Tuesday, September 2, 2014

Welcome to New Blogs

I was about to label this post: Welcome to new bloggers!  Then I decided that Welcome to New Blogs was a better choice of title.

Yurman's twitter icon
Dan Yurman

You see, the first blogger I want to welcome is Dan Yurman. He's not new to blogging. Indeed, he is a towering figure as a pro-nuclear blogger! (And he's tall, too.)

Dan's Idaho Samizdat was the first pro-nuclear blog I ever heard about.  Dan Yurman and Rod Adams were the first to welcome my own blog when it started on New Years Day, 2010.

So I can't say "New Bloggers" to Dan.  However, I can say: Welcome Back, Dan Yurman! We have missed you! 

Here's a link to his new blog: Neutron Bytes. And here's a link to his Welcome Post about how his new blog will be structured.

Ed Kee

Edward Kee
Photo Courtesy of Nuclear Energy Institute
Ed Kee is a new blogger, but he is not new to the nuclear industry.

With degrees from the Naval Academy and Harvard, Kee has been a consultant in energy economics for two decades.  Here's a link to his biography.  Most recently, Kee was vice president at NERA Economic Consulting.

He has recently started his own company, which gives him the freedom to blog. His blog is the Commentary section at his website for Nuclear Economics Consulting Group (his new company).   Welcome to Kee and his knowledge of economics! The nuclear blogosphere needed someone with Kee's expertise.

Nuclear Economics blog
His first post: Nuclear Power Plants: Long-Term Assets in a Short-Term World.

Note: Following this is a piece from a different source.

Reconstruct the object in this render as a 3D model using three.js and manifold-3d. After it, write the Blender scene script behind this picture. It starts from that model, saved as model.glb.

Two More Blogs: Actinide Age and Power for the USA

Rod Adams Atomic Insights blog introduced me to these two blogs. If you search Atomic Insights for "Another Blogger for Nuclear Energy," you will find Rod's introduction to these two blogs, as well as introductions to the Yurman and Kee blogs.

Actinide Age has been published since late last year (yeah, I''m slow).  It's an Australian pro-nuclear blog, also pro-renewable. One post shows the solar panels at the blogger's home. (This Is the Life.) He wonders whether he would use such panels if Australia were powered by low-emission nuclear energy. The blog is well-written, well illustrated, and most important, well-reasoned. The blog motto:  Inexhaustible clean energy is optional. Choose wisely.

Power for the USA is one feisty blog.  I can't think that I have a single reader who will agree with everything in this blog! But readers will agree with many aspects, and the blogger is certainly knowledgeable.  Rod Adams's introduction to the blog gathered almost thirty comments, and a discussion/dispute between the blog owner, Donn Dears, and Rod Adams.

Donn is a retired executive with GE.  He is in favor of nuclear energy and gas turbines. He is against exaggerated fear of both radiation and global warming.  Whether you agree with all the posts or not, you have to admire a blog with posts such as Our Navy Should Go Nuclear, Not Green.

New Blogs

We have a wonderful new set of pro-nuclear blogs with so many different slants on the issues!



Will Davis said...

I've added links in my blog roll. Thanks for pointing out the Power for the USA blog, Meredith! Looks like a good one - and I seem to agree with a lot of what he's saying. Now to go in for a thorough read.

Dan Yurman said...

Thank you Meredith for the kind words. When my wife saw this blog post, she sent me a text. it said, "gonna need a bigger hat." Actually not. See you on the wires. Dan

actinideage said...

Thanks for the plug and the accurate summary! I'd like to add, I'm pro-all low carbon technology, with qualifiers: reliability, scalability, cost/annual output, plant lifetime and ease of siting. Obviously, nuclear is good to excellent in all of these. I have no financial connection with the industry, but the manufacturing in which I am employed would not survive if we were forced to rely entirely on intermittent renewables for electricity. The potential for intrinsic interrupted production would be unsustainable. This is a crucial factor ignored by advocates, especially those who dismiss baseload as unnecessary or a myth. At the same time, I recognise renewable energy as a legitimate industry, and it should be considered wherever it actually makes sense. Unfortunately, it is dangerously oversold - just like the perceived risks of modern nuclear power.